> [What you will do]:
Gather each line containing the string "this" from these entries.

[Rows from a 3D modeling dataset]
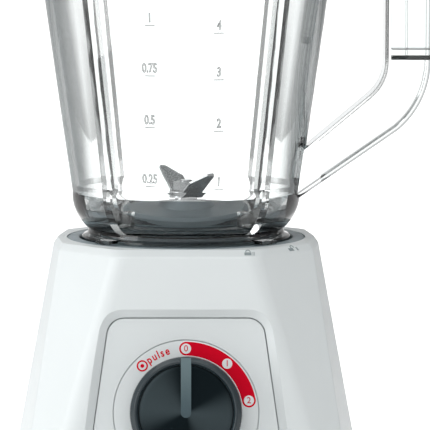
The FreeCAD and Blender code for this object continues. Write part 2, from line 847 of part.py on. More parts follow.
def make_stator():
    """The laminated stator: a round yoke with two poles reaching in to the rotor."""
    long = S.stack_high - S.stack_low
    yoke = ring("yoke", 31, 38, long, S.stack_low)
    poles = [box(f"pole_{i}", 12.6, 20, long, x, 0, S.stack_low) for i, x in enumerate((25.5, -25.5))]
    bore = cylinder("stator_bore", S.core_radius + 1, long + 2, 0, 0, S.stack_low - 1)
    return cut("motor_stator", fuse("stator_blank", yoke, *poles), bore)


motor_stator = make_stator()


def field_coil(i, x):
    """One field winding: a rounded loop of wire round a pole."""
    long = S.stack_high - S.stack_low
    body = new_body(f"coil_{i}")
    sketch = new_sketch(body, "YZ_Plane")
    add_outline(sketch, [(-15.6, -6), (15.6, -6), (15.6, long + 6), (-15.6, long + 6)])
    pad(body, sketch, 4.4, both_ways=True)
    rounded(body, 4, lambda e: abs(e.tangentAt(e.FirstParameter).x) > 0.99)
    window = new_sketch(body, "YZ_Plane", z=-5)
    add_outline(window, [(-10.2, -0.2), (10.2, -0.2), (10.2, long + 0.2), (-10.2, long + 0.2)])
    pocket(body, window, 20, both_ways=True)
    return place(body, x, 0, S.stack_low)


field_coils = group("field_coils", [field_coil(0, 23), field_coil(1, -23)])


def make_bracket(label, low, boss_low, boss_high, post_low, post_high, high):
    """A bearing bracket: a vented disc with a bearing boss and four posts to the stator."""
    disc = cylinder(label + "_disc", 38, as_size(high) - low, 0, 0, low)
    boss = cylinder(label + "_boss", 12, as_size(boss_high) - boss_low, 0, 0, boss_low)
    posts = [
        cylinder(f"{label}_post_{i}", 3.2, as_size(post_high) - post_low, x, y, post_low)
        for i, (x, y) in enumerate(polar(4, 22.5, POST_RING))
    ]
    bore = cylinder(label + "_bore", BEARING_RADIUS, 30, 0, 0, as_size(boss_low) - 5)
    vents = [
        cylinder(f"{label}_vent_{i}", 8, 12, x, y, as_size(low) - 4)
        for i, (x, y) in enumerate(polar(4, 0, 24))
    ]
    return cut(label, fuse(label + "_blank", disc, boss, *posts), fuse(label + "_cuts", bore, *vents))


upper_bracket = make_bracket("upper_bracket", 101, 98.5, 105.5, S.stack_high, 101.2, 104)
lower_bracket = make_bracket("lower_bracket", 38, 36, 42, 40.8, S.stack_low, 41)


def make_bearing(label, z):
    """A shaft bearing, its bore a running fit on the shaft."""
    body = turned(label, ring_points(S.shaft_radius + S.running_gap, BEARING_RADIUS, 0, BEARING_LONG))
    chamfered(body, 0.4, circle_at(BEARING_RADIUS, 0))
    return place(body, 0, 0, z)


upper_bearing = make_bearing("upper_bearing", 99)
lower_bearing = make_bearing("lower_bearing", 36)

motor_shroud = ring("motor_shroud", 34.2, 37, 16, 22)

mounts = [ring(f"mount_{i}", 1.7, 6, 8, 104, x, y) for i, (x, y) in enumerate(polar(4, 45, 30))]
motor_mounts = group("motor_mounts", mounts)


def mount_screw(i, x, y):
    """A screw from below the bracket up into the seat plate's boss."""
    head = cylinder(f"mount_screw_head_{i}", 2.6, 2, x, y, 99)
    shank = cylinder(f"mount_screw_shank_{i}", 1.6, 19.8, x, y, 101)
    return fuse(f"mount_screw_{i}", head, shank)


bracket_holes = [
    cylinder(f"bracket_hole_{i}", 1.7, 12, x, y, 97) for i, (x, y) in enumerate(polar(4, 45, 30))
]
upper_bracket.Label = "upper_bracket_blank"
upper_bracket = cut("upper_bracket_drilled", upper_bracket, fuse("bracket_holes", *bracket_holes))
upper_bracket.Label = "upper_bracket"
motor_screws = group("motor_screws", [mount_screw(i, x, y) for i, (x, y) in enumerate(polar(4, 45, 30))])

BRUSH_HEIGHT = 95.2


def brush_parts(i, side):
    """One brush holder, hung from the upper bracket, and its carbon brush against the commutator."""
    tube = box(f"holder_tube_{i}", 11.4, 8, 8, side * 18.3, 0, BRUSH_HEIGHT - 4)
    hanger = box(f"holder_hanger_{i}", 3, 8, 2.0, side * 15.5, 0, BRUSH_HEIGHT + 3.8)
    channel = box(f"holder_channel_{i}", 14, 5, 5, side * 18.3, 0, BRUSH_HEIGHT - 2.5)
    holder = cut(f"brush_holder_{i}", fuse(f"holder_blank_{i}", tube, hanger), channel)
    brush = box(f"brush_block_{i}", 11, 5, 5, side * 15.6, 0, BRUSH_HEIGHT - 2.5)
    return holder, brush


brush_pairs = [brush_parts(i, side) for i, side in enumerate((1, -1))]
brush_holders = group("brush_holders", [pair[0] for pair in brush_pairs])
carbon_brushes = group("carbon_brushes", [pair[1] for pair in brush_pairs])

# rotor
motor_shaft = cylinder("shaft_bar", S.shaft_radius, 112.5, 0, 0, 23)
motor_shaft.Label = "motor_shaft"


def make_core():
    """The rotor's laminations, slotted for the windings."""
    long = S.stack_high - S.stack_low
    body = turned("rotor_core", ring_points(S.shaft_radius, S.core_radius, S.stack_low, S.stack_high))
    slot = new_sketch(body, z=S.stack_low - 1)
    add_outline(slot, [(11, -1.4), (20, -1.4), (20, 1.4), (11, 1.4)])
    first = pocket(body, slot, long + 2, reverse=True)
    around(body, first, 12)
    return body


rotor_core = make_core()


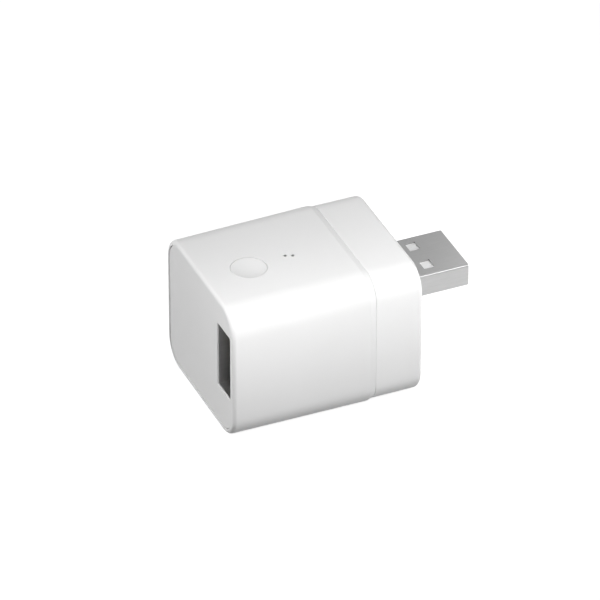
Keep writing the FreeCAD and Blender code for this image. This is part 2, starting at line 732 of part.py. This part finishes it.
keep(cut(box(bx - 3, bx + 3, by - 3, by + 3, board_top, board_top + 3.0),
         [rod(bx, by, board_top + 1.2, board_top + 4, 4.6)]), "switch_base")
keep(cut(box(bx - 3, bx + 3, by - 3, by + 3, board_top + 3.0, board_top + 3.3),
         [rod(bx, by, board_top + 2, board_top + 4, 3.8)]), "switch_cover")
keep(fuse([rod(bx, by, board_top + 2.1, board_top + 2.9, 4.3),
           rod(bx, by, board_top + 2.8, board_top + 4.4, 3.4)]), "switch_plunger")
keep(group([box(bx + x0, bx + x1, by + y - 0.35, by + y + 0.35, board_top, board_top + 0.2)
            for x0, x1 in ((3.0, 4.3), (-4.3, -3.0)) for y in (-2.25, 2.25)]), "switch_legs")

# snap dome: a thin shallow bowl, turned about the button's axis
body = new_body("switch_dome")
dome_low, dome_rise, dome_sheet, dome_half = board_top + 1.2, 0.5, 0.1, 2.2
sk = sketch(body, "XZ", (bx, by, 0))
dome = [(0, dome_low + dome_rise), (0, dome_low + dome_rise - dome_sheet),
        (1.1, dome_low + 0.3), (dome_half - 0.1, dome_low), (dome_half, dome_low),
        (dome_half, dome_low + 0.08), (1.15, dome_low + 0.41)]
polygon(sk, dome)
revolve(body, sk)

# =========================================================================================
# Parts on the boards
# =========================================================================================

keep(group([box(x - 0.25, x + 0.25, y - 0.5, y + 0.5, board_top, board_top + 0.4)
            for x, y in ((p1, q1), (p2, q2))]), "indicator_leds")

# sealed relay, hanging from the main board
body = new_body("load_relay")
sk = sketch(body, "XY", (0, 0, 3.4))
block(sk, 4.6, 20.0, 0.6, 10.8)
pad(body, sk, 10.4)
dress(body, "Fillet", 0.5, lambda e, b: b.ZMax < 13.0 or (b.ZLength > 5))
sk = sketch(body, "XY", (0, 0, 13.7))
for x, y in RELAY_PINS:
    circle(sk, x, y, 0.7)
pad(body, sk, board_top + 0.6 - 13.7)
sk = sketch(body, "XY", (0, 0, 13.7))
for x, y in ((4.9, 5.7), (19.7, 5.7)):
    block(sk, x - 0.3, x + 0.3, y - 1.5, y + 1.5)
pad(body, sk, dim("board_level") - 13.7)

keep(fuse([box(22.55, 25.45, -3.25, -1.95, board_top + 0.1, board_top + 1.1),
           box(23.8, 24.2, -1.95, -1.4, board_top, board_top + 0.3),
           box(22.85, 23.25, -3.8, -3.2, board_top, board_top + 0.3),
           box(24.75, 25.15, -3.8, -3.2, board_top, board_top + 0.3),
           box(23.8, 24.2, -2.2, -1.9, board_top, board_top + 0.5)]), "relay_driver")

keep(fuse([box(23.25, 25.95, -0.2, 1.4, board_top + 0.1, board_top + 1.2),
           box(22.75, 23.4, 0.3, 0.9, board_top, board_top + 0.3),
           box(25.8, 26.45, 0.3, 0.9, board_top, board_top + 0.3)]), "flyback_diode")

keep(fuse([box(23.4, 26.9, -11.0, -4.5, board_top + 0.1, board_top + 1.7),
           box(26.8, 28.3, -9.25, -6.25, board_top, board_top + 0.3)]
          + [box(22.0, 23.5, y - 0.35, y + 0.35, board_top, board_top + 0.3)
             for y in (-10.05, -7.75, -5.45)]), "voltage_regulator")

# electrolytic capacitor: a turned can on a moulded base
cx, cy = 24.0, 7.2
body = new_body("capacitor_base")
sk = sketch(body, "XY", (0, 0, board_top))
block(sk, cx - 2.65, cx + 2.65, cy - 2.65, cy + 2.65)
pad(body, sk, 0.9)
dress(body, "Chamfer", 0.9, lambda e, b: b.ZLength > 0.5 and b.XLength < 1e-4 and b.YLength < 1e-4
      and e.CenterOfMass.y < cy)
body = new_body("capacitor_can")
sk = sketch(body, "XZ", (cx, cy, 0))
can0 = board_top + 0.9
polygon(sk, [(0, can0), (2.4, can0), (2.5, can0 + 0.1), (2.5, can0 + 0.5), (2.3, can0 + 0.75),
             (2.5, can0 + 1.0), (2.5, can0 + 4.3), (2.3, can0 + 4.5), (0, can0 + 4.5)])
revolve(body, sk)

# wireless section: chip and crystal under a folded can, ceramic antenna beside it
keep(box(8.2, 13.2, 3.8, 8.8, board_top, board_top + 0.85), "wireless_chip")
keep(box(14.1, 16.6, 4.6, 7.8, board_top, board_top + 0.7), "crystal")
body = new_body("shield_can")
sk = sketch(body, "XY", (0, 0, board_top))
block(sk, 7.0, 17.4, 2.4, 10.8)
pad(body, sk, 1.6)
dress(body, "Fillet", 0.35, lambda e, b: b.ZLength > 1.0 or flat_in(b, "z", (board_top + 1.6).val))
sk = sketch(body, "XY", (0, 0, board_top))
block(sk, 7.15, 17.25, 2.55, 10.65)
pocket(body, sk, 1.45, along=True)
sk = sketch(body, "XY", (0, 0, board_top + 2))
for x in (8.6, 10.8, 13.0, 15.2):
    for y in (4.4, 8.8):
        circle(sk, x + 0.3, y, 0.8)
pocket(body, sk, 1.0)
keep(box(19.35, 21.1, 2.8, 8.4, board_top, board_top + 1.0), "chip_antenna")

keep(group([box(3.1, 3.9, y - 0.8, y + 0.8, board_top, board_top + 0.45)
            for y in (-5.3, -1.6, 2.9, 5.3, 7.7)]), "chip_resistors")
keep(group([box(x - 0.4, x + 0.4, y - 0.8, y + 0.8, board_top, board_top + 0.8)
            for x, y in ((10.6, -5.65), (13.4, -2.6), (20.9, -2.4), (20.9, 0.2))]), "chip_capacitors")

# =========================================================================================
# Test and write
# =========================================================================================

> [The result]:
The FreeCAD and Blender code for this object continues. Write part 2, from line 847 of part.py on. More parts follow.
Keep writing the FreeCAD and Blender code for this image. This is part 2, starting at line 732 of part.py. This part finishes it.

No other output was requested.